3. IDENTIFICATION AND INFORMATION COLLECTION

In order to avoid the new withholding tax, an FFI must enter into an FFI Agreement with Treasury (thereby becoming a “participating FFI”). Pursuant to the FFI Agreement, the FFI must agree to, among others, (i) determine which of its accounts are U.S. accounts, (ii) comply with Treasury due diligence procedures with respect to the identification of U.S. accounts, (iii) report certain information with respect to U.S. accounts, and (iv) withhold tax on certain payments to non-participating FFIs and recalcitrant account holders.5 Although a draft FFI Agreement is not yet available, the Notice sets forth some of the requirements that participating FFIs will need to comply with pursuant to such an agreement.

Identification by FFIs

A participating FFI will first need to determine:

  1. whether individual account holders are to be treated as U.S. persons or other persons; and
  2. whether account holders that are entities are to be treated as U.S. persons, FFIs, entities described in Section 1471(f) (e.g., foreign governments and international organizations), or NFFEs.

Thereafter, a participating FFI must determine:

  1. whether entities that are U.S. persons are to be treated as specified U.S. persons or other U.S. persons;
  2. whether FFIs are to be treated as participating FFIs, deemed-compliant FFIs, or non-participating FFIs; and
  3. whether NFFEs are to be treated as U.S.-owned foreign entities. For this purpose, an NFFE is treated as a U.S.-owned foreign entity to the extent it is determined to have substantial U.S. owners. Any entity that is an excepted NFFE will be excluded from the definition of a U.S.-owned foreign entity.

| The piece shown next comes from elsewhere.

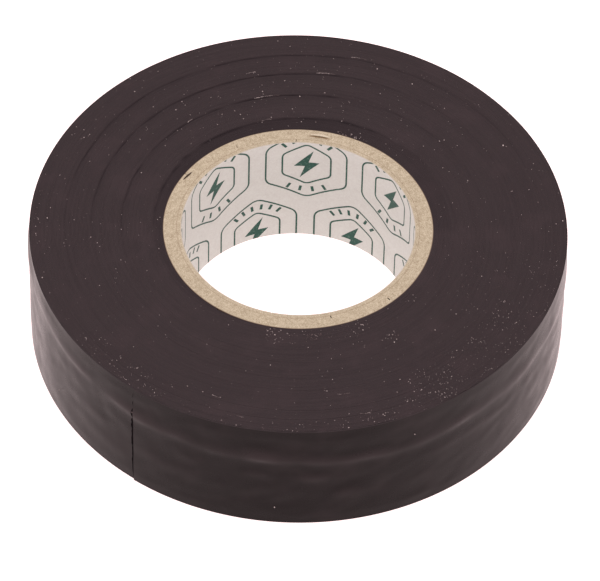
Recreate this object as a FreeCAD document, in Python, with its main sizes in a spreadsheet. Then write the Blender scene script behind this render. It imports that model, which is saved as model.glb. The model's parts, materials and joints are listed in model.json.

Identification by U.S. Branches and USFIs

The Notice indicates that an FFI that receives withholdable payments solely through its U.S. branch will not be exempt from the requirement to enter into an FFI Agreement.6 With respect to withholdable payments received by a U.S. branch as an intermediary, Treasury and the IRS are considering permitting the U.S. branch to document its account holders under the requirements to be imposed on USFIs, described in the next paragraph.

Pursuant to the Notice, U.S. financial institutions (“USFIs”) will be required to make determinations similar to those required by participating FFIs. A USFI making withholdable payments to entities will need to determine whether to treat those entities as U.S. persons, FFIs, entities described in Section 1471(f) (e.g., foreign governments and international organizations), or NFFEs. Thereafter, a USFIs must determine:

  1. whether FFIs are to be treated as participating FFIs, deemed-compliant FFIs, or non-participating FFIs; and
  2. whether NFFEs are to be treated as excepted NFFEs or as other NFFEs.

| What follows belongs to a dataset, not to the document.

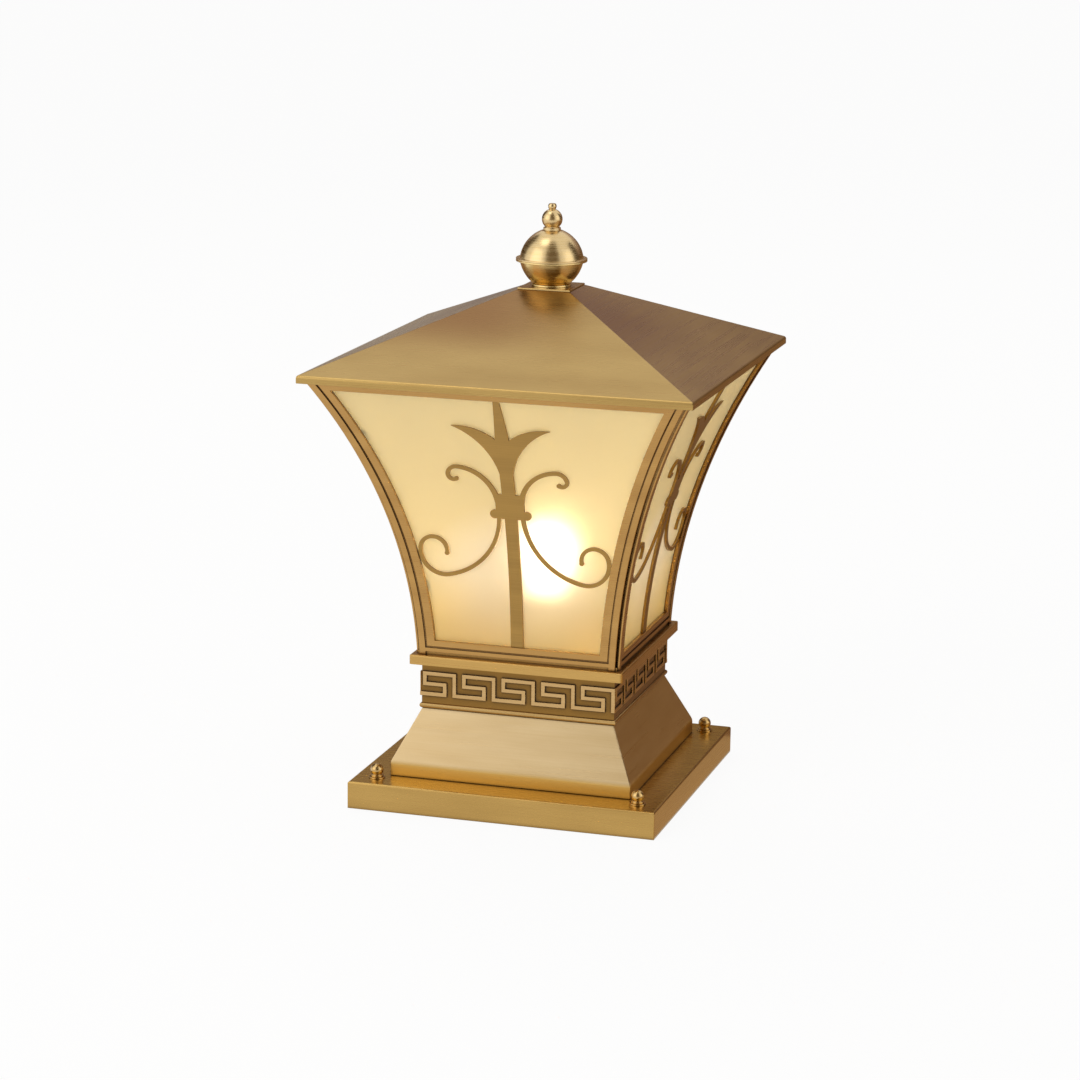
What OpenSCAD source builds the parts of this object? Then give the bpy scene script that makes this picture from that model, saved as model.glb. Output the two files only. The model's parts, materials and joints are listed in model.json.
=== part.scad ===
/* [Base tray] */
// Width of the square base tray
base_w = 240; // [210:1:300]
// Height of the base tray
base_h = 21; // [16:0.5:30]
// Thickness of the base tray's sheet
base_sheet = 1.5; // [1:0.1:2.5]
// Radius of the fold along the base tray's top edges
base_fold_r = 1.6; // [1.6:0.1:3]
// Radius of the wiring hole in the base tray's top
base_hole_r = 60; // [30:1:70]

/* [Mounting plate] */
// Gap between the mounting plate and the base tray's sides
plate_side_gap = 4.5; // [2:0.5:8]
// Thickness of the mounting plate
plate_t = 3; // [2:0.5:5]
// Corner radius of the mounting plate
plate_corner_r = 8; // [3:1:15]
// Distance between the pillar bolts, both ways
fixing_pitch = 160; // [120:1:180]
// Radius of the holes for the pillar bolts
fixing_hole_r = 4.5; // [3:0.1:6]
// Radius of the cable bush's bore
bush_bore_r = 8; // [5:0.5:10]
// Wall of the cable bush
bush_wall = 3; // [2:0.5:5]
// How far the cable bush's flange reaches past its barrel
bush_flange_w = 3; // [2:0.5:6]
// Thickness of the cable bush's flange
bush_flange_t = 2; // [1:0.5:4]

/* [Terminals] */
// Length of the terminal block
terminal_l = 34; // [30:1:50]
// Depth of the terminal block
terminal_d = 20; // [16:1:26]
// Height of the terminal block
terminal_h = 14; // [10:0.5:15]
// Number of poles in the terminal block
terminal_poles = 3; // [2:1:3]
// Radius of a pole's screw hole
terminal_screw_r = 2.2; // [1.5:0.1:3]
// Radius of a pole's wire hole
terminal_wire_r = 2; // [1.5:0.1:2.5]
// Height of the wire holes above the mounting plate
terminal_wire_z = 4.7; // [3.5:0.1:6]
// Distance of the terminal block from the middle of the base
terminal_y = 45; // [35:1:60]
// Radius of the earth screw's shank
earth_r = 2; // [1.5:0.1:3]
// Height of the earth screw above the plate
earth_h = 9; // [6:0.5:12]
// Radius of the earth screw's nut
earth_nut_r = 4; // [3.5:0.1:5]
// Height of the earth screw's nut
earth_nut_h = 3; // [2:0.1:4]

/* [Anchors] */
// Distance of each anchor from the edges of the base tray
anchor_inset = 17.5; // [14:0.5:22]
// Radius of the anchor studs
stud_r = 2.5; // [2:0.1:3]
// Radius of the collar that stops a stud on the plate
stud_collar_r = 4.5; // [4:0.1:6]
// Height of that collar
stud_collar_h = 2; // [1:0.5:4]
// Radius of an anchor washer
washer_r = 6; // [5:0.1:8]
// Thickness of an anchor washer
washer_t = 1; // [0.5:0.1:2]
// Radius of a ball nut's foot
nut_foot_r = 4.8; // [4.2:0.1:6]
// Height of a ball nut's foot
nut_foot_h = 1.5; // [1:0.1:3]
// Radius of a ball nut's neck
nut_neck_r = 3.9; // [3.5:0.1:4.2]
// Height of a ball nut's neck
nut_neck_h = 0.6; // [0.5:0.1:2]
// Radius of a ball nut's ball
nut_ball_r = 4.9; // [4.6:0.1:6]
// Depth of a ball nut's thread
nut_bore_h = 7; // [6:0.5:8]
// Air left over the stud's end in a ball nut
nut_end_gap = 1; // [0.5:0.1:1.5]

/* [Skirt] */
// Distance from the base tray's edge to the skirt's foot
skirt_inset = 25.5; // [24:0.1:35]
// Width of the skirt at its top
skirt_top_w = 151; // [143:1:162]
// Height of the skirt
skirt_h = 50.5; // [35:0.5:70]
// Height of the skirt's upright foot band
skirt_band_h = 10.9; // [6:0.1:16]
// Radius of the fold between the foot band and the slope
skirt_fold_r = 9; // [3:0.5:15]
// Thickness of the skirt's sheet
skirt_sheet = 1.5; // [1:0.1:2.5]
// Radius of the hole in the skirt's top
skirt_hole_r = 60; // [30:1:62]

/* [Key band] */
// Height of the neck between the skirt and the ledge
band_h = 35.5; // [30:0.5:50]
// How far the neck's faces stand outside the skirt's top edge
neck_overhang = 1.5; // [0:0.1:2]
// Thickness of the key strips behind their pattern
key_plate_t = 3; // [2:0.1:5]
// Height of the pattern's relief
key_relief = 1.2; // [0.5:0.1:2]
// Width of the pattern's line
key_line = 3.1; // [2:0.1:4]
// Number of units of the pattern on each side
key_units = 5; // [4:1:5]
// Length of the first unit that the strip's end cuts off
key_cut = 3.9; // [0:0.1:4.4]
// Height of the pattern from line centre to line centre
key_rise = 16; // [12:0.5:18]
// Height of the plain field above the pattern
key_top_gap = 6.5; // [3:0.1:9]
// Distance from the pattern's last upright to the strip's end
key_end = 1.9; // [1.6:0.1:5]
// How far along its unit the pattern's inner hook begins
key_hook = 0.245; // [0.2:0.005:0.3]
// How far along its unit the pattern's inner upright stands
key_inner = 0.755; // [0.7:0.005:0.8]
// Height of the bead round the foot of the neck
bead_h = 4.4; // [3:0.1:6]
// How far the bead stands out past the pattern
bead_proud = 0.3; // [0:0.1:1]

/* [Ledge] */
// How far the ledge reaches past the neck
ledge_overhang = 6.7; // [5:0.1:12]
// Height of the ledge's folded edge
ledge_h = 7.5; // [5:0.5:12]
// Thickness of the ledge's sheet
ledge_sheet = 1.5; // [1:0.1:2.5]
// Radius of the ledge's top fold
ledge_fold_r = 1.6; // [1.6:0.1:3]
// Corner radius of the ledge in plan
ledge_corner_r = 2; // [1:0.5:5]

/* [Lantern] */
// Height of the lantern from the ledge to the roof
lantern_h = 215.3; // [180:1:240]
// How far the lantern's curve, where it stands upright, lies outside the neck
lantern_offset = 2.1; // [0.5:0.1:4]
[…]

Treasury and the IRS, however, anticipate issuing regulations that include rules coordinating reporting required by USFIs with other U.S. tax reporting obligations to avoid duplicative reporting.

Information Collection

The Notice describes detailed procedures to be applied by participating FFIs and USFIs to make the above-described identifications. With respect to participating FFIs, the Notice distinguishes procedures for making such determinations with regard to the following four categories of accounts: (i) preexisting financial accounts held by individuals, (ii) new financial accounts held by individuals, (iii) preexisting financial accounts held by persons other than individuals, and (iv) new financial accounts held by persons other than individuals. With respect to USFIs, the Notice distinguishes procedures for making such determinations with regard to (i) preexisting entity accounts, and (ii) new entity accounts. The Notice indicates that FFIs will be permitted to rely on IRS Forms W-9 and W-8BEN. In addition, it is anticipated that the IRS will issue employer identification numbers (“EINs”) to participating FFIs and that participating FFIs will use these FFI EINs to identify themselves to withholding agents. In the interim, withholding agents and participating FFIs will be permitted to rely on certifications provided by FFIs as to their status as participating FFIs, unless the withholding agent or participating FFI knows or has reason to know that the certification provided is incorrect.

 4. MANNER AND TYPE OF INFORMATION – REPORTING ON U.S. ACCOUNTS

Pursuant to an FFI Agreement, an FFI must report the following information with respect to each U.S. account:

  1. the name, address and taxpayer identification number (“TIN”) of each account holder which is a specified U.S. person;
  2. in the case of any account holder which is a U.S.-owned foreign entity, the name, address, and TIN of each substantial U.S. owner of such entity;
  3. the account number (or other number the FFI assigns to the financial account that is unique and distinguishes the specific account);
  4. the account balance or value. All amounts must be reported in U.S. dollars, and future guidance will provide appropriate currency translation methods. With respect to deposit and custodial accounts, Treasury and the IRS are considering requiring reporting of the highest month-end balances during the year; and
  5. the gross receipts and gross withdrawals or payments from the account.

The IRS is developing a new form for reporting the information that will be filed electronically.

Requests by Treasury and the IRS for comments are included throughout the Notice and are not reproduced herein. All comments are due by November 1, 2010.